Pavel Astakhov (RIA Novosti / Vladimir Pesnya)
The Presidential representative for children’s right says Russia has too many organizations dealing with orphans and wants to see a separate dedicated agency to deal with the issue.
Pavel Astakhov told a Thursday news conference in Moscow that the idea of a special state agency for orphans originated in the Lower House, adding that he as an ombudsman fully supported it but everything depended now on the President and the government.
The ombudsman says 19 separate organisations are dealing with children-related problems and they cannot be effective. Astakhov told reporters that in part the unifying function is now performed by the staff of the presidential plenipotentiary for children’s rights, but they could only make suggestions on action and lacked any control to ensure positive changes.
Astakhov emphasized that in order to successfully solve the problems of orphans the state must deal with the social causes.
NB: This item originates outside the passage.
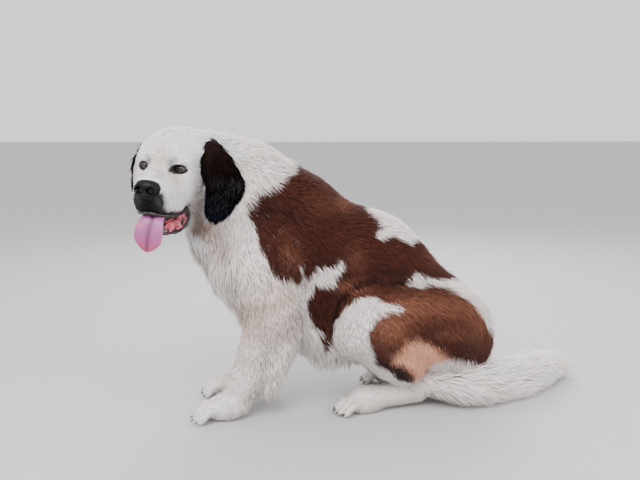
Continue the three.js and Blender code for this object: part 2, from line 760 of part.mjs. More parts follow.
// The long coat of each node that has it
function coatOf({ name, field }) {
  const side = name.endsWith('left') ? LEFT : RIGHT;
  const front = side === RIGHT ? FAR_FORELEG_BACK : 0;
  const place = (x, y, z) => at(x, side * y, z);
  if (name === 'torso') {
    return [
      ...combed(body, {
        from: at(-225, -8, 455), to: at(-205, -5, 360), rows: 3, columns: 5, seed: 3,
        fan: [at(-0.25, -1, -0.1), at(-1, -0.5, -0.15), at(-1, 0.4, -0.15), at(-0.25, 1, -0.1)],
        flow: at(0.3, 0, -1), length: 96, width: 33, thickness: 6, lift: 17,
      }),
      ...combed(body, {
        from: at(-45, 0, 270), to: at(85, 0, 252), rows: 2, columns: 3, seed: 5,
        fan: [at(0, -0.75, -1), at(0, 0, -1), at(0, 0.75, -1)],
        flow: at(0.9, 0, -0.4), length: 66, width: 27, thickness: 6, lift: 12, hang: 0.45,
      }),
    ];
  }
  if (name === 'neck') {
    return combed(body, {
      from: at(-285, -52, 640), to: at(-270, -35, 560), rows: 2, columns: 6, seed: 7,
      fan: [at(0.5, -1, 0), at(-0.8, -0.8, -0.5), at(-1, 0.5, -0.5), at(0.1, 1, 0)],
      flow: at(0.35, 0, -1), length: 92, width: 32, thickness: 6, lift: 14,
    });
  }
  if (name.startsWith('foreleg')) {
    return combed(body, {
      from: place(-165 + front, 104, 280), to: place(-222 + front, 100, 132), rows: 5, columns: 1,
      fan: [at(1, -side * 0.6, -0.1), at(1, 0, -0.1), at(1, side * 0.6, -0.1)], seed: 11 + side,
      flow: at(0.5, 0, -1), length: 62, width: 22, thickness: 6, lift: 18,
    });
  }
  if (name.startsWith('thigh')) {
    return combed(body, {
      from: place(415, 118, 262), to: place(430, 118, 205), rows: 2, columns: 2, seed: 17 + side,
      fan: [at(0.4, side, 0), at(1, side * 0.9, 0), at(1, side * 0.2, 0)],
      flow: at(0.1, 0, -1), length: 74, width: 28, thickness: 6, lift: 12,
    });
  }
  if (name === 'rump') {
    return combed(body, {
      from: at(400, 5, 285), to: at(410, 5, 200), rows: 2, columns: 2, seed: 23,
      fan: [at(1, -0.6, 0), at(1, 0, 0), at(1, 0.6, 0)],
      flow: at(0.2, 0, -1), length: 74, width: 28, thickness: 6, lift: 12,
    });
  }
  return name.startsWith('tail') ? plumeOf(field, Number(name.at(-1)) - 1) : [];
}

// A length of the plume. Its locks lie over the start of the next one, whose own begin behind
// their tips.
function plumeOf(field, index) {
  const [first, last] = TAIL_LENGTHS[index];
  const line = along(...TAIL.slice(first, last + 1));
  const starts = index === 0 ? 0.3 : 0.38;
  const locks = [];
  const rows = index === 2 ? 2 : 3;
  for (let row = 0; row < rows; row += 1) {
    const t = starts + (0.97 - starts) * row / (rows - 1);
    const origin = line.getPoint(t);
    const heading = line.getTangent(t);
    const sideways = new THREE.Vector3().crossVectors(UP, heading);
    locks.push(...combed(field, {
      from: origin, to: origin, rows: 1, columns: 3, seed: 31 + index * 5 + row,
      fan: [sideways.clone().addScaledVector(UP, -0.45), sideways.clone().addScaledVector(UP, 0.9),
        sideways.clone().multiplyScalar(-1).addScaledVector(UP, 0.9),
        sideways.clone().multiplyScalar(-1).addScaledVector(UP, -0.45)],
      flow: heading, length: 92, width: 29, thickness: 7, lift: 25,
    }));
  }
  return locks;
}

// A coated node cut back from the floor and from the flesh of the nodes that its locks reach
const REACHED = {
  torso: ['foreleg_left', 'foreleg_right', 'rump', 'thigh_left', 'thigh_right', 'shank_left',
    'shank_right', 'hindpaw_left', 'hindpaw_right', 'neck'],
  neck: ['head', 'lower_jaw', 'torso'],
  foreleg_left: ['torso', 'forepaw_left'],
  foreleg_right: ['torso', 'forepaw_right'],
  thigh_left: ['rump', 'shank_left', 'hindpaw_left', 'tail_1'],
  thigh_right: ['rump', 'shank_right', 'hindpaw_right'],
  rump: ['thigh_left', 'thigh_right', 'tail_1'],
  tail_1: ['rump', 'thigh_left', 'tail_2'],
  tail_2: ['tail_3'],
  tail_3: [],
};

function withCoat(part, solid, locks) {
  let coat = locks.reduce((whole, lock) => whole.add(lock));
  for (const name of REACHED[part.name]) {
    coat = coat.subtract(partSolid(partNamed(name), GAP * 0.9));
  }
  coat = coat.intersect(regionSolid([floorPlane], -GAP / 2));
  return largestOf(solid.add(coat));
}

const solids = new Map(parts.map((part) => [part.name, partSolid(part)]));
const colours = new Map(parts.map((part) => [part.name, part.colour]));

function keep(name, solid, colour) {
  solids.set(name, solid);
  colours.set(name, colour);
}

// A piece of its own, and the pocket for it in the nodes that it touches
function seat(name, colour, solid, pocket, hosts) {
  keep(name, solid, colour);
  for (const host of hosts) {
    solids.set(host, largestOf(solids.get(host).subtract(pocket)));
  }
}

function seatPart(part, hosts) {
  seat(part.name, part.colour, partSolid(part), partSolid(part, GAP), hosts);
}

seatPart(partNamed('tail_1'), ['rump', 'thigh_left', 'shank_left', 'hindpaw_left']);
for (const part of parts) {
  const locks = coatOf(part);
  if (locks.length > 0) {
    solids.set(part.name, withCoat(part, solids.get(part.name), locks));
  }
}

// Toes and claws are joined to the pad of each paw
for (const [name, { toes }] of paws) {
  const { region } = partNamed(name);
  let paw = solids.get(name);
  for (const { heel, knuckle, tip, claw, radius } of toes) {
    const thickness = profile([radius * 0.9, radius, radius * 0.92]);
    paw = paw.add(strip(along(heel, knuckle, tip), thickness, thickness,
      { sides: 6, rows: 2, caps: 2, across: ACROSS }));
    paw = paw.add(strip(new THREE.LineCurve3(tip, claw), profile([5, 2]), profile([6, 3]),
      { sides: 4, rows: 1, caps: 1, across: ACROSS }));
  }
  solids.set(name, largestOf(paw.intersect(regionSolid([...region, floorPlane], -GAP / 2))));
}

const mouth = headBall(onHead(95, 0, -112), at(72, 33, 19));
for (const name of ['head', 'lower_jaw']) {
  solids.set(name, largestOf(solids.get(name).subtract(mouth)));
}
seat('ear_left', COAT.black, earSolid(EAR_LEFT_LINE, EAR_LEFT_ACROSS, 1),
  earSolid(EAR_LEFT_LINE, EAR_LEFT_ACROSS, 1, GAP), ['head', 'neck']);
seat('ear_right', COAT.black, earSolid(EAR_RIGHT_LINE, EAR_RIGHT_ACROSS, 1),
  earSolid(EAR_RIGHT_LINE, EAR_RIGHT_ACROSS, 1, GAP), ['head', 'neck']);
seatPart(nosePart(), ['head']);
for (const [side] of SIDES) {
  const nostril = headBall(onHead(NOSE.x + 20, -side * 13, NOSE.z - 3), at(9, 6, 5), 8);
  solids.set('nose', largestOf(solids.get('nose').subtract(nostril)));
}
seat('tongue', SKIN.tongue, tongueSolid(), tongueSolid(GAP), ['head', 'lower_jaw']);
for (const [side, word] of SIDES) {
  const lids = headBall(onHead(EYE.x + 1, -side * EYE.y, EYE.z), at(15, 21, 16));
  const opening = headBall(onHead(EYE.x + 15, -side * (EYE.y + 1), EYE.z), at(12, 13, 8));
  const socket = eyeSolid(side, EYE_RADIUS + GAP);
  solids.set('head', largestOf(solids.get('head').add(lids).subtract(opening).subtract(socket)));
  keep(`eye_${word}`, eyeSolid(side, EYE_RADIUS), SKIN.eye);
}

const dog = new THREE.Group();
for (const [name, solid] of solids) {
  dog.add(meshOf(name, solid, colours.get(name)));
}
const bounds = new THREE.Box3().setFromObject(dog);
dog.position.set(-(bounds.min.x + bounds.max.x) / 2, -(bounds.min.y + bounds.max.y) / 2, -bounds.min.z);

export default dog;
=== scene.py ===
"""A life-size Saint Bernard sitting on its haunches: skin, coat and face over its solids.

Sizes are in metres in the dog's own frame, unless a name says millimetres. The dog faces -X,
its left side is towards -Y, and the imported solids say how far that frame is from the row's.
"""
import logging
import math
from collections.abc import Callable, Sequence
from dataclasses import dataclass
from enum import Enum

import bpy
import numpy as np
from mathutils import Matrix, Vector, kdtree


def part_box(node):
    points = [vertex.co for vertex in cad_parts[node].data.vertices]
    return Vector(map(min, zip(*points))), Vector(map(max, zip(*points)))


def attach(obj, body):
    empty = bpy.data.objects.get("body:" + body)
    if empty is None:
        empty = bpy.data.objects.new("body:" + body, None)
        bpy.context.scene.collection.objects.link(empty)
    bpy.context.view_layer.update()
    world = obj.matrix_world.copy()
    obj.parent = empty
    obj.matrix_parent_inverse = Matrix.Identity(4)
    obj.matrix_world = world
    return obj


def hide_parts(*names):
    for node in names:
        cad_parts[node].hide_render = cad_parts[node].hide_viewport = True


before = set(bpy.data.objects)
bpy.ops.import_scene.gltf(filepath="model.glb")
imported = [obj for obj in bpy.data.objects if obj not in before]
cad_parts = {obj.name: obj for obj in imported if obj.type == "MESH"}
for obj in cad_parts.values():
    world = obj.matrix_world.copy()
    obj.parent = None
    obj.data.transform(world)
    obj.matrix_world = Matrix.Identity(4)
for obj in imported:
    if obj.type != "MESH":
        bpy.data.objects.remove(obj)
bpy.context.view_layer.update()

LOG = logging.getLogger("saint_bernard")

Points = np.ndarray
Values = np.ndarray
Triple = tuple[float, float, float]
Outline = Sequence[tuple[float, float]]
Patches = Sequence[tuple[float, ...]]

Y_AXIS = np.array([0.0, 1.0, 0.0])
Z_AXIS = np.array([0.0, 0.0, 1.0])
MM = 0.001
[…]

He also promised a large-scale inspection of all orphanages in Moscow, scheduled for April this year. The ombudsman said his office was ready to initiate additional checks on institutions if there are any complaints. In particular the ombudsman offered to send psychologists to orphanages so that they could verify the facts behind the complaints.
Russian authorities raised the issue of a nationwide program on orphans’ problems after the parliament suggested banning US adoptions of Russian children. The move is part of Russia’s reply to the US Magnitsky Act, and was motivated by the refusal of US authorities to cooperate with Russians in probes over cruel treatment and even manslaughter of Russian kids in US foster families.
The bill containing the adoptions ban was unanimously approved by the parliament and came into force on January 1 this year but from the very beginning the ban met strong opposition from the public, media and even officials, including several federal ministers. The advocates of the new law say they shared the concerns about the children’s future, but insisted on the need to improve the situation inside the country rather than rely on foreign aid.
President Vladimir Putin instructed the legislators to prepare and introduce a special plan to boost Russia’s domestic adoptions, including state aid to orphanages and tax benefits for adoptive parents.